Third, we should not worry because worrying does no good.
Jesus asks this pointed question: “Which of you by taking thought can add one cubit unto his stature?” (v. 27). A cubit is about eighteen inches. Worrying about your height will not make you grow taller. It will not add one inch, much less a foot and a half. Some take this to mean a measure of time. They say that Jesus was talking about adding time to one’s life instead of inches to one’s height. The word stature may mean either age or height. The problem is that the word “cubit” is a measurement of size, not a measurement of time. Just as it is foolish for someone to think that he could grow taller by worrying about his height, so it is foolish to think that a person can solve life’s problems by worrying about them. Worrying does no good. Trusting God does. The Bible says, “No good thing will He withhold from them that walk uprightly” (Ps. 84:11).

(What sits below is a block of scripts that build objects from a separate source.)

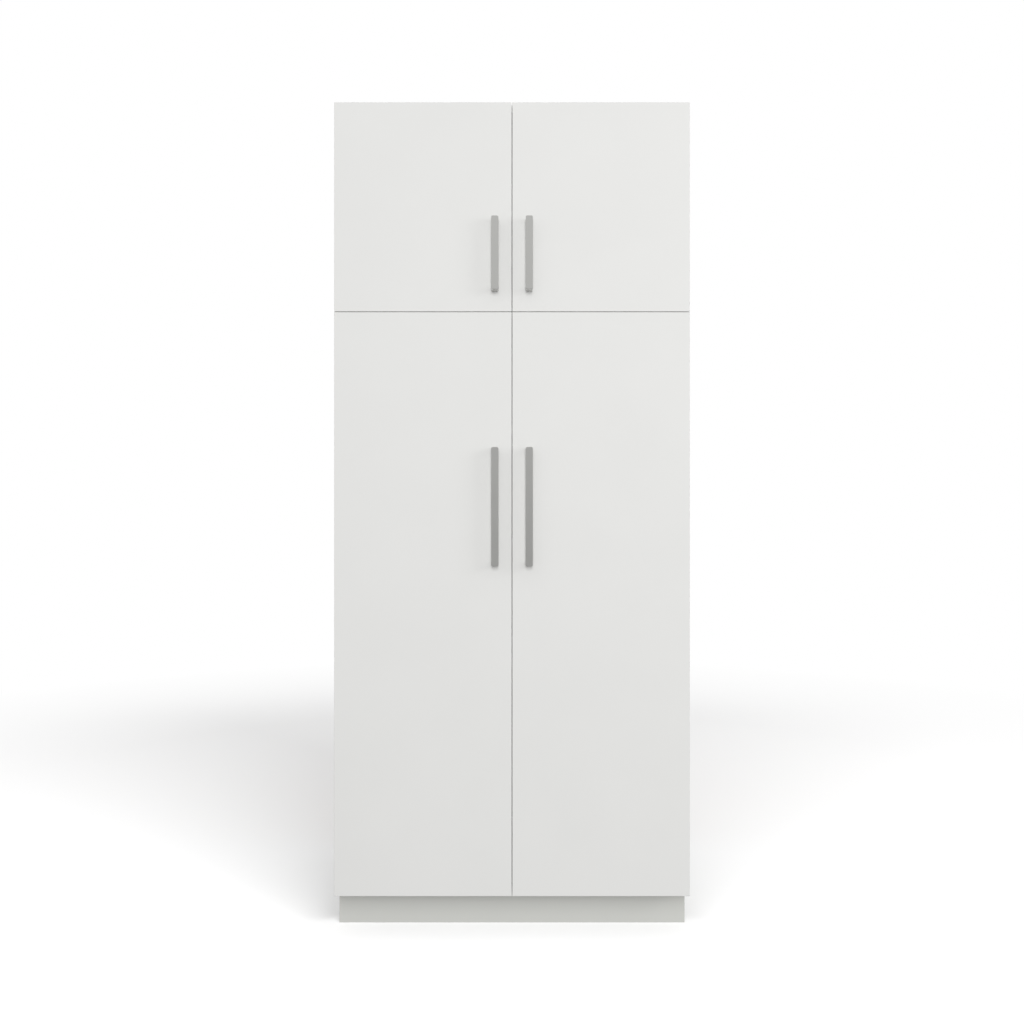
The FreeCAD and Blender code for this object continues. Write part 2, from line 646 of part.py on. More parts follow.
def rod(axis, diameter, length, at):
    """A cylinder that starts at a point and runs along an axis."""
    made = doc.addObject("Part::Cylinder", "rod")
    bind(made, "Radius", f"({diameter}) / 2")
    bind(made, "Height", length)
    return put(made, at, axis)


def taper(axis, start, end, length, at):
    """A cone with a diameter at its start and another at its end."""
    made = doc.addObject("Part::Cone", "taper")
    bind(made, "Radius1", f"({start}) / 2")
    bind(made, "Radius2", f"({end}) / 2")
    bind(made, "Height", length)
    return put(made, at, axis)


def block(at, size):
    """A box from its least corner."""
    made = doc.addObject("Part::Box", "block")
    for prop, text in zip(("Length", "Width", "Height"), size):
        bind(made, prop, text)
    return put(made, at)


def fuse(pieces):
    made = doc.addObject("Part::MultiFuse", "joined")
    made.Shapes = pieces
    return made


def cut(base, tools):
    made = doc.addObject("Part::Cut", "shaped")
    made.Base = base
    made.Tool = tools[0] if len(tools) == 1 else fuse(tools)
    return made


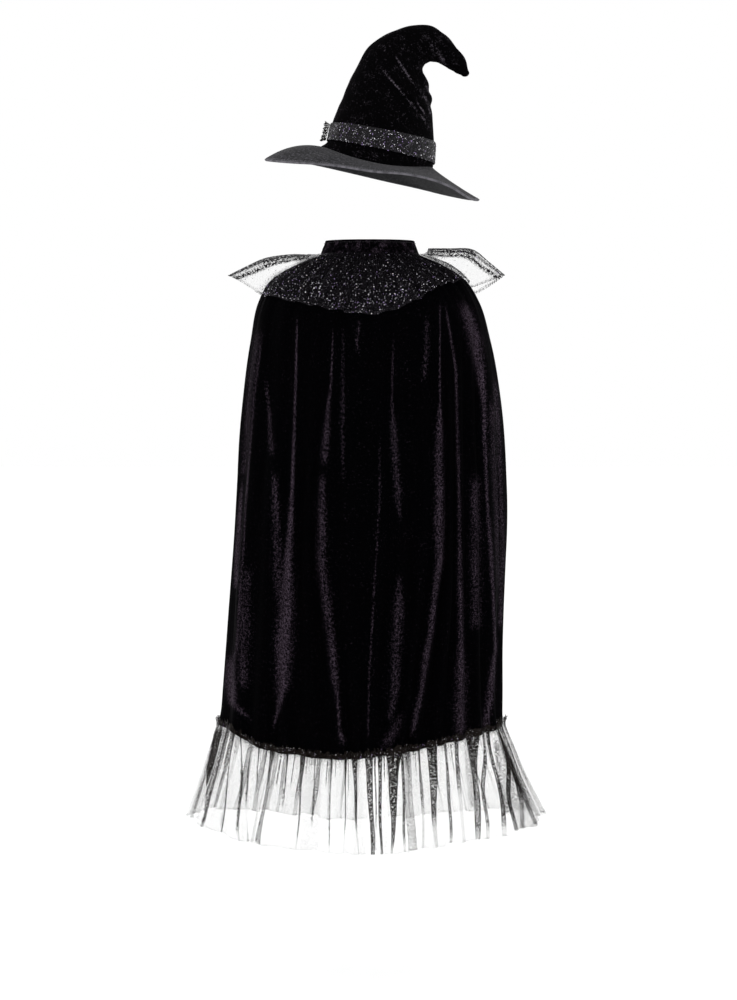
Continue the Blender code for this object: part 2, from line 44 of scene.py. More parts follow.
cape = {
    "length": 0.756,
    "squareness": 2.25,
    "frontEdgeAtNeck": 0.010,
    "frontEdgeAtHem": 0.013,
    "openingShift": 0.024,
    "gatherDeep": 0.0016,
    "topShare": 0.55,
    "foldLevels": (0.15, 0.45, 0.74),
    "wall": 0.0013,
    "rows": 132,
    "columnsPerFold": 20,
    "crush": 0.0011,
    "fineGather": 0.0011,
}
sectionNames = ("down", "halfWidth", "back", "front", "sideZ", "backZ", "frontZ", "middleX")
sections = np.array((
    (0.000, 0.075, 0.058, 0.056, 0.0000, 0.0000, -0.0120, 0.0020),
    (0.030, 0.103, 0.077, 0.076, -0.0100, -0.0230, -0.0345, 0.0010),
    (0.060, 0.130, 0.093, 0.092, -0.0235, -0.0485, -0.0600, 0.0000),
    (0.090, 0.152, 0.104, 0.103, -0.0420, -0.0760, -0.0880, 0.0000),
    (0.120, 0.167, 0.110, 0.109, -0.0690, -0.1055, -0.1170, 0.0010),
    (0.180, 0.182, 0.117, 0.116, -0.1270, -0.1650, -0.1765, 0.0035),
    (0.270, 0.196, 0.122, 0.120, -0.2160, -0.2550, -0.2660, 0.0060),
    (0.400, 0.203, 0.126, 0.125, -0.3460, -0.3850, -0.3930, 0.0050),
    (0.540, 0.208, 0.131, 0.131, -0.4860, -0.5250, -0.5300, -0.0010),
    (0.660, 0.210, 0.136, 0.136, -0.6060, -0.6450, -0.6480, -0.0085),
    (0.756, 0.214, 0.140, 0.140, -0.7040, -0.7360, -0.7410, -0.0115),
))

# Fold crests from the left front edge round the back to the right one: places at three levels, and two depths
foldNames = ("xTop", "xMiddle", "xHem", "deepMiddle", "deepHem")
leftFrontFolds = (
    (-0.036, -0.040, -0.034, 0.005, 0.010),
    (-0.064, -0.078, -0.076, 0.007, 0.012),
    (-0.096, -0.118, -0.127, 0.006, 0.011),
    (-0.124, -0.150, -0.160, 0.007, 0.012),
    (-0.150, -0.180, -0.192, 0.006, 0.010),
    (-0.240, -0.250, -0.260, 0.006, 0.009),
)
backFolds = (
    (-0.159, -0.183, -0.198, 0.006, 0.009),
    (-0.130, -0.146, -0.161, 0.005, 0.008),
    (-0.103, -0.113, -0.127, 0.007, 0.013),
    (-0.079, -0.091, -0.084, 0.005, 0.008),
    (-0.049, -0.069, -0.040, 0.009, 0.013),
    (-0.025, -0.030, -0.017, 0.006, 0.005),
    (0.014, 0.015, 0.003, 0.007, 0.009),
    (0.040, 0.050, 0.034, 0.009, 0.010),
    (0.078, 0.080, 0.051, 0.006, 0.005),
    (0.102, 0.107, 0.070, 0.009, 0.013),
    (0.117, 0.121, 0.103, 0.004, 0.009),
    (0.133, 0.136, 0.136, 0.008, 0.012),
    (0.150, 0.158, 0.164, 0.006, 0.009),
    (0.167, 0.181, 0.189, 0.007, 0.009),
)
rightFrontFolds = (
    (0.240, 0.250, 0.260, 0.006, 0.009),
    (0.152, 0.178, 0.187, 0.007, 0.011),
    (0.126, 0.152, 0.158, 0.006, 0.010),
    (0.098, 0.116, 0.122, 0.007, 0.012),
    (0.066, 0.084, 0.096, 0.006, 0.011),
    (0.038, 0.052, 0.066, 0.005, 0.010),
)
allFolds = leftFrontFolds + backFolds + rightFrontFolds
lastEdge = len(allFolds) + 1
leftSeam = len(leftFrontFolds) + 0.5
rightSeam = leftSeam + len(backFolds)


def smooth(at, places, values):
    # A smooth curve through the values, flat past its ends
    places = np.asarray(places, float)
    values = np.asarray(values, float)
    slopes = np.gradient(values, places)
    at = np.clip(np.asarray(at, float), places[0], places[-1])
    low = np.clip(np.searchsorted(places, at, side="right") - 1, 0, len(places) - 2)
    step = places[low + 1] - places[low]
    t = (at - places[low]) / step
    return (
        (2 * t**3 - 3 * t**2 + 1) * values[low]
        + (t**3 - 2 * t**2 + t) * step * slopes[low]
        + (3 * t**2 - 2 * t**3) * values[low + 1]
        + (t**3 - t**2) * step * slopes[low + 1]
    )


def unit(vectors):
    return vectors / np.maximum(np.linalg.norm(vectors, axis=-1, keepdims=True), 1e-12)


def ease(t):
    t = np.clip(t, 0, 1)
    return t * t * (3 - 2 * t)


def outward(grid, closed=False):
    if closed:
        across = np.roll(grid, -1, axis=1) - np.roll(grid, 1, axis=1)
    else:
        across = np.gradient(grid, axis=1)
    return unit(np.cross(np.gradient(grid, axis=0), across))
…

Finally, we should not worry because our energy should go into serving God. Jesus challenged His listeners on the Mount with these words: “But seek ye first the kingdom of God , and His righteousness, and all these things shall be added unto you. Take therefore no thought for the morrow: for the morrow shall take thought for the things of itself. Sufficient unto the day is the evil thereof ” (v. 33). We should not worry about the future. We should not import tomorrow’s problems into today’s living. The vast majority of things people worry about never do come to pass, and, when we reach tomorrow, God will be there with us to provide for us. We should instead channel our time and energy into the work of God and seek His righteousness.
Rather than worry, we ought to take our problems to the Lord in prayer and leave them there. This is precisely what Paul urged the Philippians to do: “Be careful for nothing; but in every thing by prayer and supplication with thanksgiving let your requests be made known unto God. And the peace of God, which passeth all understanding, shall keep your hearts and minds through Christ Jesus” (Phil. 4:6, 7).
We can face the future with confidence knowing that we are entering it with an all knowing, all caring, all loving God.